PM Meets Protesting Workers, Vows To Pay Back Wages

Armenia - Prime Minister Hovik Abrahamian (L) meets with representatives of Nairit plant workers demonstrating outside his office, Yerevan, 9Jun2015.

Prime Minister Hovik Abrahamian assured hundreds of employees of Armenia’s largest chemical plant on Tuesday that they will finally receive their back wages next month.

Abrahamian met representatives of the workers as they again demonstrated outside his office to demand more than one year’s worth of back pay and the reactivation of the troubled Nairit giant. He said President Serzh Sarkisian has told the Armenian government to “find financial means” to eliminate the wage arrears by July 15. Energy and Natural Resources Minister Yervand Zakharian will set up a special commission for that purpose, added Abrahamian.

The workers’ representatives communicated this pledge to the angry crowd standing outside the government building. “They have found a positive solution to our problem,” one of them said.

But many protesters were skeptical about the assurances. “We won’t believe them until we get our money,” one man told RFE/RL’s Armenian service (Azatutyun.am).

Abrahamian said in March that the government, which now effectively controls Nairit, is not responsible for the company’s wage debt estimated at around $15 million.

The Soviet-built plant has barely operated since 2011. The government laid off 1,700 of its workers in January.
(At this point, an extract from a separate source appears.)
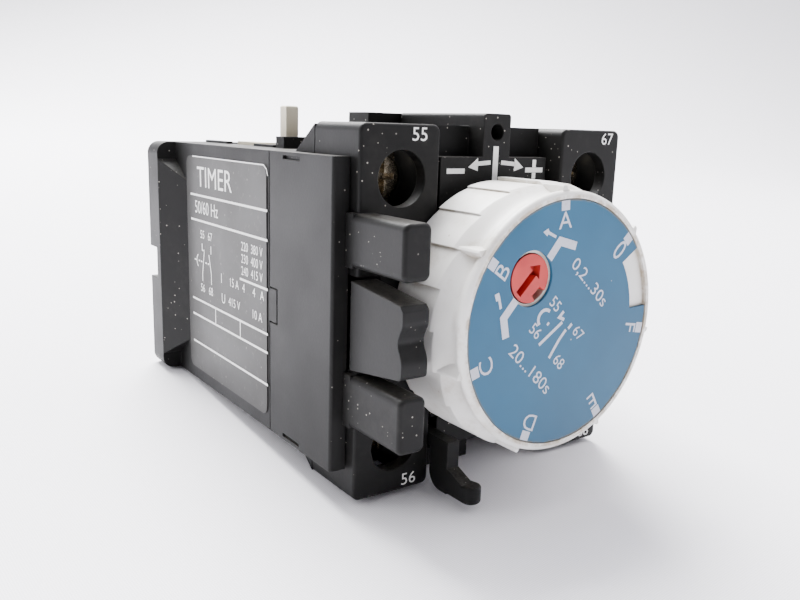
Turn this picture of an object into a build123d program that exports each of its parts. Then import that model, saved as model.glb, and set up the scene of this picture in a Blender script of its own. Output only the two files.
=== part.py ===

Abrahamian on Tuesday also discussed with the workers ways of salvaging the plant. He said the government is open to “reasonable, realistic and substantiated” proposals to that effect.

Zakharian said last month that a recent audit conducted by the World Bank concluded that Nairit would remain a loss-making business if it were to be reactivated. But the minister insisted that the government still thinks that the company can avoid liquidation.